In Bioshock Infinite, the “Protect the Core” mission was just jacked up.  It didn’t really fit into the rest of gameplay and didn’t serve a real purpose in furthering the story.  It played more like feature creep.  We finally get to use the scary bird in our favor, which was unique and fun.  But, to do so, we had to defend the ship’s core which, until now, we’d never seen anyone attacking.  Nor had we attacked them on other ships to take the ships down.  The enemy waves were the hardest ones to kill in the game.  On the forums, the advice of other players was to drop your difficulty down.  Indeed, if you die too often on one task  in Bioshock Infinite, the game tells you to lower your difficulty level.  This should never happen end-game.  Pacing was such that, even when the bird was ready, there was not always a ship available to sic it on.  You could bring it down on your enemies on the bridge, but then you’d have to endure the cooldown while a gunship swooped in and made swiss cheese out of the core.  

If players hate them and they’re so difficult to get right, why do we keep putting them in games?  Is it just lazy design?  No.  In the right setting, escort missions do serve a purpose.  Partly, they get used when the mission objective list becomes too repetitive.  If every mission in your game says “go here and kill all the things,” you are going to look for another way to add interest and these missions become a change of pace.  If your story requires the player to get to a new area and you have a supply train going there anyway, it’s a good two-birds-with-one-stone quest that has a purpose to gameplay and directs the player down the path you want them to follow.  Your hero can make sure the place he needs to go anyway gets the supplies they desperately need.  Or, perhaps, your hero needs to get out of a dungeon and the NPC knows the way out.  The scientist you’re protecting might have vital information that could help the cause.  Used correctly, escort missions provide purpose to the storyline.  

So, how do we fix this?  An NPC that runs unintelligently through an environment and aggros everything within a country mile makes your AI look really bad.  That’s the first step.  Polish the AI.  

Guild Wars 2 handles pace in escort missions by creating NPC’s that stand still and don’t freak out so the NPC doesn’t become a distraction.  There isn’t a constant sense of “Oh, god, I’m failing and he’s dying.”  Because the one you’re defending is standing still, players can actually draw the battle away from them.   Instead of rushing into the danger, enemies come out of the woods and off the roadways to attack your defenseless charge.  Pacing is not an issue because you can move a little ahead of the NPC (although, bandits can come from behind and attack) and the NPC won’t move forward until he feels safe to do so.  It’s also an open world designed so that multiple players can jump in to assist or leave at any time.  

Players like to feel powerful, helpful, and like they’ve earned their victory.  If the one in need of protection is truly defenseless, they should act like it.  Stay in the back, find cover, keep up with me, don’t run ahead.  You’re not going to be very motivated to help an adult who acts like a three year old in the face of danger.
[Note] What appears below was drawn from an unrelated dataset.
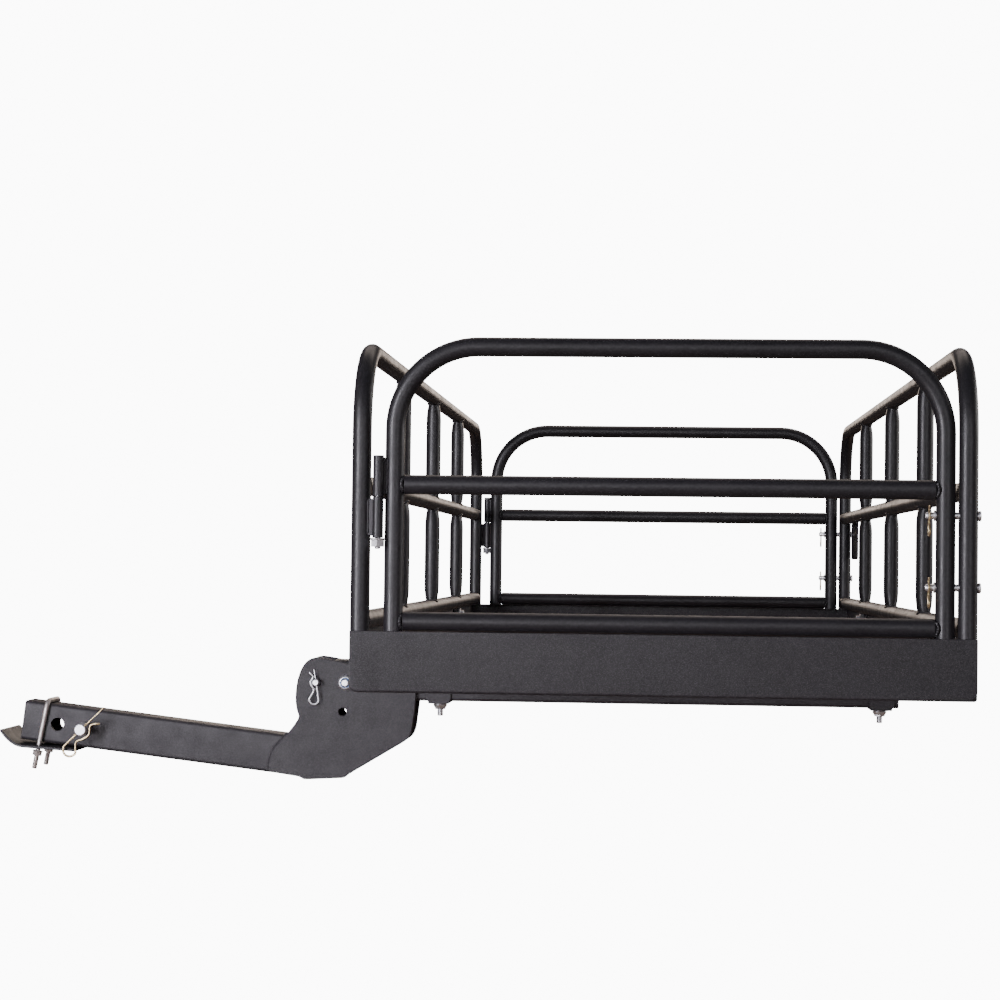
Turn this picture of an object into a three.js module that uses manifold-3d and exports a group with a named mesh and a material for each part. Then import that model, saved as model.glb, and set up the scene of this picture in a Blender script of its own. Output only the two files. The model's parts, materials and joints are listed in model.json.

My attitude to that is similar to Mel Gibson’s in Lethal Weapon:  “Do you really want to jump?  Do you wanna?....  Let’s jump.”  If an NPC has a death wish, I’m happy to oblige.  They don’t need waves and waves of enemies to commit suicide.  

But, you could make your NPC powerful in their own right.  Helping a ranger arrive at an outpost is a viable escort mission.  The NPC now has a reason to rush into the fray, but being a good soldier, they’re going to be a bit self-protective.  If he’s less powerful than the player, the player feels good about themselves and heroic for being called upon to help.  Making sure your ranger doesn’t die on the way causes the player to be more attentive and cooperative with the NPC.  He could deflect enemies on the road ahead, but he’s forced to make sure that the ranger is holding his own against the four that are on him, instead.  Cooperation trumps being compelled to protect the defenseless.  

In summary, escort missions do have a purposeful place in games. We just need to tweak them a little to lessen the blow.  

  1. Polish the AI so that the defenseless don’t cause more trouble than they’re worth.  If they’re defenseless, then they need to stop, take cover, and stay close to me.  

  2. Pace is important.  Things need to line up. I shouldn’t be getting to a door and waiting for my protectee or racing to keep up.  If I have a badass songbird that can knock gunships out of the sky and I’m surrounded by gunships, don’t make me wait to line the two of them up.  I’m busy fighting off patriots, dammit!

  3. Give it a real purpose.  Use this type of quest to get players where they need to go and give them a good reason to take this person with them.  Make sure it progresses gameplay and story in some way and that it fits the situation.

  4. Cooperation beats protection.  Players feel more empowered by assisting someone who has some power of their own versus walking a four year old through the middle of a war zone.  It’s better to let them fight alongside someone than merely protecting against collateral damage.  

In researching this, I found it difficult to find examples of games that have done escort missions well, so I’m looking for your thoughts on that, as well as other ways we can improve escort missions.  Thank you for your time.